## Material for the task
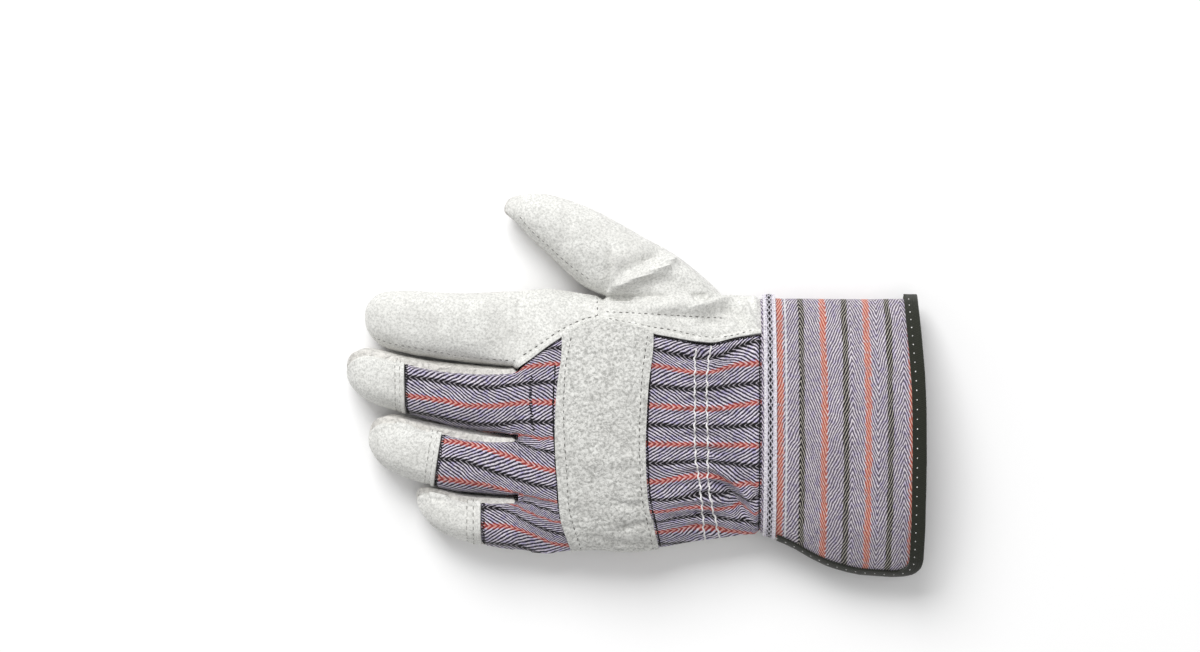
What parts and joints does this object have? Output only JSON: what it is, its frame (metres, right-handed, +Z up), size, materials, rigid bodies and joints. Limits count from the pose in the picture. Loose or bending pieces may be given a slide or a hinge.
...
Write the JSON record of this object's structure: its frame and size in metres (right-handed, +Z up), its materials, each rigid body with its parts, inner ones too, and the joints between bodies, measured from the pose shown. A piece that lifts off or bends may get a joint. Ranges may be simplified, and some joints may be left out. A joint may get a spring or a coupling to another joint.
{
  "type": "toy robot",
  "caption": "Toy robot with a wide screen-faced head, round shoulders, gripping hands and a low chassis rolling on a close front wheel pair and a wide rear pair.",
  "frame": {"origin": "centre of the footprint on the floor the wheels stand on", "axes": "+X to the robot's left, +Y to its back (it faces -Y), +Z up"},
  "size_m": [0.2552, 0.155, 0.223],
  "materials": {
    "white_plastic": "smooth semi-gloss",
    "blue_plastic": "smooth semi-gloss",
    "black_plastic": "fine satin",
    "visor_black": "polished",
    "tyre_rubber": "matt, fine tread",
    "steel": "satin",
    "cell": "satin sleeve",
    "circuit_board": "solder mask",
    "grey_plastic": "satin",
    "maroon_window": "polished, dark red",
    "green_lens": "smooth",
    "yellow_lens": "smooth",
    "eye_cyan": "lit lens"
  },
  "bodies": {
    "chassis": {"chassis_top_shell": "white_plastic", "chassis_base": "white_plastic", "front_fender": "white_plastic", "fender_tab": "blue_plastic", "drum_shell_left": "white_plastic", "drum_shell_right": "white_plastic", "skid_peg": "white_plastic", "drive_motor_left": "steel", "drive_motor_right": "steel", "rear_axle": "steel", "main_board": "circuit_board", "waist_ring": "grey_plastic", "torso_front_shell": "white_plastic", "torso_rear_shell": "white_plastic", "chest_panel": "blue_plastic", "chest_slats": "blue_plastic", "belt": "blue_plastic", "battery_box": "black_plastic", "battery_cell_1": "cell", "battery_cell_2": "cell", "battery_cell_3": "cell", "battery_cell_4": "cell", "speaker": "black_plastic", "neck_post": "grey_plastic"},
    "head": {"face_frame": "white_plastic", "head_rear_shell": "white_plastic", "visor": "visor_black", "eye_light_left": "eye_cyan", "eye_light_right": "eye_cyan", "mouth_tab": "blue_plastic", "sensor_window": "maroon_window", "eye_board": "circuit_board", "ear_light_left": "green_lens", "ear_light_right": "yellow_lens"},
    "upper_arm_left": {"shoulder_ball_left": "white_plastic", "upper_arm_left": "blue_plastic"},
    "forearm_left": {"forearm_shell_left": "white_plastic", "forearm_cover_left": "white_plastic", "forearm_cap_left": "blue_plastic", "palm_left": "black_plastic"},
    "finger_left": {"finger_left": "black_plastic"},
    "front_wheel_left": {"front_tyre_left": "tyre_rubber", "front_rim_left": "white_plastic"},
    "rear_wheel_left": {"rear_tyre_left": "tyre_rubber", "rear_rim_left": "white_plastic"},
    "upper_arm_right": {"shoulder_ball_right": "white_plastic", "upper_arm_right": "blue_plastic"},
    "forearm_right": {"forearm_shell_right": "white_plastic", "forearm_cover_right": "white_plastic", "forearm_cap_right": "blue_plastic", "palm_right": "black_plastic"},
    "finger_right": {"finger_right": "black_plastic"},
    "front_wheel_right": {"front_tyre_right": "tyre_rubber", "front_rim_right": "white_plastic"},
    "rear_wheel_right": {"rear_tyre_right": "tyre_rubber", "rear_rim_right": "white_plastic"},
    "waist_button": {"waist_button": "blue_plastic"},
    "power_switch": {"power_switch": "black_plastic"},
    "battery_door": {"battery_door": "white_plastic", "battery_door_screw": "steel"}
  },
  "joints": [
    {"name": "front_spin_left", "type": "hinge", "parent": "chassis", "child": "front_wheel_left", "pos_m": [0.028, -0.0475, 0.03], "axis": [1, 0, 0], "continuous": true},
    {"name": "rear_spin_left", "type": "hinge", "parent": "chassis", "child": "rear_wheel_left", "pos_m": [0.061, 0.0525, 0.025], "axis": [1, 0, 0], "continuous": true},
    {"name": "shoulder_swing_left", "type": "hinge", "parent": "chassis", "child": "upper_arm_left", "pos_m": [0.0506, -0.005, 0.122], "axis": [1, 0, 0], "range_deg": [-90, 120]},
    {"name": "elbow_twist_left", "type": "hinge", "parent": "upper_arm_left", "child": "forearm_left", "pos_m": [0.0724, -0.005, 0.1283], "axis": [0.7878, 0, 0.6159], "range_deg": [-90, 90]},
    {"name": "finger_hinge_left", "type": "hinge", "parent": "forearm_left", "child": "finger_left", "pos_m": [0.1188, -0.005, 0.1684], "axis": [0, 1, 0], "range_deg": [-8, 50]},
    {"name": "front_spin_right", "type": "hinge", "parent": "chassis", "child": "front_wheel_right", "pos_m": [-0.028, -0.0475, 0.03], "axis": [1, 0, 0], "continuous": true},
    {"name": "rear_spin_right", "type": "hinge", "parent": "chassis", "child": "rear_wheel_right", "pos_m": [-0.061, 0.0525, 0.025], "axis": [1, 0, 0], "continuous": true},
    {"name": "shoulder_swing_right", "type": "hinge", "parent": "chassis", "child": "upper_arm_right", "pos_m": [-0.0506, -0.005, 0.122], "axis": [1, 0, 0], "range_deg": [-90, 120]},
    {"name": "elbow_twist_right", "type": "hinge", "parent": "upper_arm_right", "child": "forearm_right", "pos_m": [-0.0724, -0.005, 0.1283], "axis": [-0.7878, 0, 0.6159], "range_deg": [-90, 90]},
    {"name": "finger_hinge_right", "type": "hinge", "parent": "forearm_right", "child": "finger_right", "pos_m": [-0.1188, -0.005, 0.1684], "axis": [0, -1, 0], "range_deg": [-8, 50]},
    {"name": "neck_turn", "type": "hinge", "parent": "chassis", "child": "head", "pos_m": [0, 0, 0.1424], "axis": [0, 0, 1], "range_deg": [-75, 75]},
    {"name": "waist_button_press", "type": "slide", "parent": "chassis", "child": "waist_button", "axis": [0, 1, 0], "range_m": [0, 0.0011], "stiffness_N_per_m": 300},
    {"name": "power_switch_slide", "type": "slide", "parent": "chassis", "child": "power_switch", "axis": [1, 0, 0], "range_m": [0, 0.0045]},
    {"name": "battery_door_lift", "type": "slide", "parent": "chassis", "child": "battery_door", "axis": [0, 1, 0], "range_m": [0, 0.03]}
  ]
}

## Given exercise
Pick out the lines containing the string "with" and show them.

## Output below
Write the JSON record of this object's structure: its frame and size in metres (right-handed, +Z up), its materials, each rigid body with its parts, inner ones too, and the joints between bodies, measured from the pose shown. A piece that lifts off or bends may get a joint. Ranges may be simplified, and some joints may be left out. A joint may get a spring or a coupling to another joint.
  "caption": "Toy robot with a wide screen-faced head, round shoulders, gripping hands and a low chassis rolling on a close front wheel pair and a wide rear pair.",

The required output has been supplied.